Originally Posted by thx1138
Knowing Stanford, it's probably per child...

Crystal Springs, after 75 years, their most notable alumni... Patty Hearst. Hmmm. That's what comes of an aristocracy masquerading as a meritocracy.

Meanwhile, at Menlo School,

Posted by in the know
a resident of Old Palo Alto
on May 16, 2014 at 3:08 pm
Menlo is going through a huge transition right now, after a period of very rapid growth from its roots as a folksy boarding school for the scions of the old Atherton ruling class to a highly competitive first-tier college prep school. The recent former leadership had serious flaws, and the influence of these flaws permeated the institution. For a while, teacher morale was quite low. There is at least one case of a mid-to-senior level manager being promoted to a truly Peter-Principle-level of incompetence after a decidedly checkered history as a teacher (if you think the Phil Winston affair was tawdry, this one would knock your socks off).
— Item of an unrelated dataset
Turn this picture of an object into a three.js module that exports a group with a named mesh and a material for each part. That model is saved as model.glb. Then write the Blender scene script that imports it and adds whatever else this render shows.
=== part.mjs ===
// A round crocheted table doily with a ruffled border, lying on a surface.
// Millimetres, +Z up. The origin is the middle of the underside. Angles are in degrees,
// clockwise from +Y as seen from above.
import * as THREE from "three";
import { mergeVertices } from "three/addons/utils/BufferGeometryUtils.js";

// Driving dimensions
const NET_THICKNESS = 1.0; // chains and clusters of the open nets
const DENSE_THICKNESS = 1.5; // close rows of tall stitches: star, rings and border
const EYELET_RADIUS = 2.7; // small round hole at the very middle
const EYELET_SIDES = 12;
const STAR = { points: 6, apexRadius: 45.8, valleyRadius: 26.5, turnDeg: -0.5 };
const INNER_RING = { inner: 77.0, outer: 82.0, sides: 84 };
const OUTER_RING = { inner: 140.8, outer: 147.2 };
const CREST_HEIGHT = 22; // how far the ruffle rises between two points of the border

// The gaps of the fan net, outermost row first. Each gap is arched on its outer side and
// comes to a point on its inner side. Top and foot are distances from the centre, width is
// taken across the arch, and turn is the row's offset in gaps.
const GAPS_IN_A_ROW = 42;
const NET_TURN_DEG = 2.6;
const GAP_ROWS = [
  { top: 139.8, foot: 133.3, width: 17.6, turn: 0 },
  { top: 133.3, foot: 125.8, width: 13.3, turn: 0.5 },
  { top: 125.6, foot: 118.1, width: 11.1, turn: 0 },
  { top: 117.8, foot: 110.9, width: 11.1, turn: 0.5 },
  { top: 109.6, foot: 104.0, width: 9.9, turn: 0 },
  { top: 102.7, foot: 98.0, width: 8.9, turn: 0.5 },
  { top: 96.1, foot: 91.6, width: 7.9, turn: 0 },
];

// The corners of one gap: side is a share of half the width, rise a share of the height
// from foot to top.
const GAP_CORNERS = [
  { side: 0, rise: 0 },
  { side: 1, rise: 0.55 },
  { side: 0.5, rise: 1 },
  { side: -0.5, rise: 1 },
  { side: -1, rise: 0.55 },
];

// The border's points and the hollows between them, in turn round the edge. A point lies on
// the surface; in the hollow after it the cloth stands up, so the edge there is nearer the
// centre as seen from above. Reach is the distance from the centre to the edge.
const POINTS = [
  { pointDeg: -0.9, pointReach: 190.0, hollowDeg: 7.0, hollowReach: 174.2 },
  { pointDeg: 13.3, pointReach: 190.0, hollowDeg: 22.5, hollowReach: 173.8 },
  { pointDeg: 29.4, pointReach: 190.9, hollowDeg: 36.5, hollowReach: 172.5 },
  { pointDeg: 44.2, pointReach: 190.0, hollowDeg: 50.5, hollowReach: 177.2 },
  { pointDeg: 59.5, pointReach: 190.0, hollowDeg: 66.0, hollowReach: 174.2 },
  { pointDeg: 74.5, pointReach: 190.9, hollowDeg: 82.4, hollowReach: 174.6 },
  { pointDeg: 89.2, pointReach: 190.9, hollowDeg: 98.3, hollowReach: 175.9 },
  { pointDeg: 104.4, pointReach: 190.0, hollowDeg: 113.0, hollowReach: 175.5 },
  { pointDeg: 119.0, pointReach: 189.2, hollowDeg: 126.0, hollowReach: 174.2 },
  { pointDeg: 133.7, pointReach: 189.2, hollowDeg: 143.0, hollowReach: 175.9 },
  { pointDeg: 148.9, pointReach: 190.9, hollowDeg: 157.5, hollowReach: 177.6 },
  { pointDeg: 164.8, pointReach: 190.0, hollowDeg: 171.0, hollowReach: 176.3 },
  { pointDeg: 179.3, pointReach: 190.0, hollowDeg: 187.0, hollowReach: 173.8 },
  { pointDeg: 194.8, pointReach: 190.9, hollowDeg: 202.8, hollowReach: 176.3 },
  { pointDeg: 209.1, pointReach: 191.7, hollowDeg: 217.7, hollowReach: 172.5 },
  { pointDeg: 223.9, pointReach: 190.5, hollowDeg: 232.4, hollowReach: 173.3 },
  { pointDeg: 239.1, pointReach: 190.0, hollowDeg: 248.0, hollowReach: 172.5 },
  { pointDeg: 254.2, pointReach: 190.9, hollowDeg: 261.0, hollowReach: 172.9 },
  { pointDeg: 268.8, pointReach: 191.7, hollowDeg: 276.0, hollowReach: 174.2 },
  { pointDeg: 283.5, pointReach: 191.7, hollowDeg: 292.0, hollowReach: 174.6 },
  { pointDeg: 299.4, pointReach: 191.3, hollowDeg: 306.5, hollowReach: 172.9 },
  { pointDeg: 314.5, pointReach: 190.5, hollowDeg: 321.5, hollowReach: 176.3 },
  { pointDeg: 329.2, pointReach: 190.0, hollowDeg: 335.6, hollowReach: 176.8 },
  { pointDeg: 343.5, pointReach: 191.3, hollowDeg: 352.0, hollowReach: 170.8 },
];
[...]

There is/was no transparency in the salary "scale" (meaning there is not actually a scale, unlike Sacred Heart, which has a totally transparent scale), and instead salary negotiations with teachers were used as a bargaining cudgel and a weapon. There were several cases of very well-liked and highly respected veteran teachers being run out of a job based on political bickering and petty personal revenge tactics by senior management. (In several cases lawsuits were brought but immediately settled with total confidentiality in order to avoid bad PR.) Certain parents who were wealthy enough wielded inordinate influence with the administration and were able to shield their children from any consequences for truly reprehensible behavior, which in one case led to at least one staff member resigning in disgust. In other cases summary "judgment" was delivered against students based on hearsay and rumor, without regard to the actual facts of the situation. Other students and parents saw this and the message was clear - money talks, ethics walk, influence is everything, and politics is king. A great role model for young people. That model will take some undoing, which may be happening now. There is a new head, who is evidently instituting a new regime, and time will tell whether the overall climate at the school improves.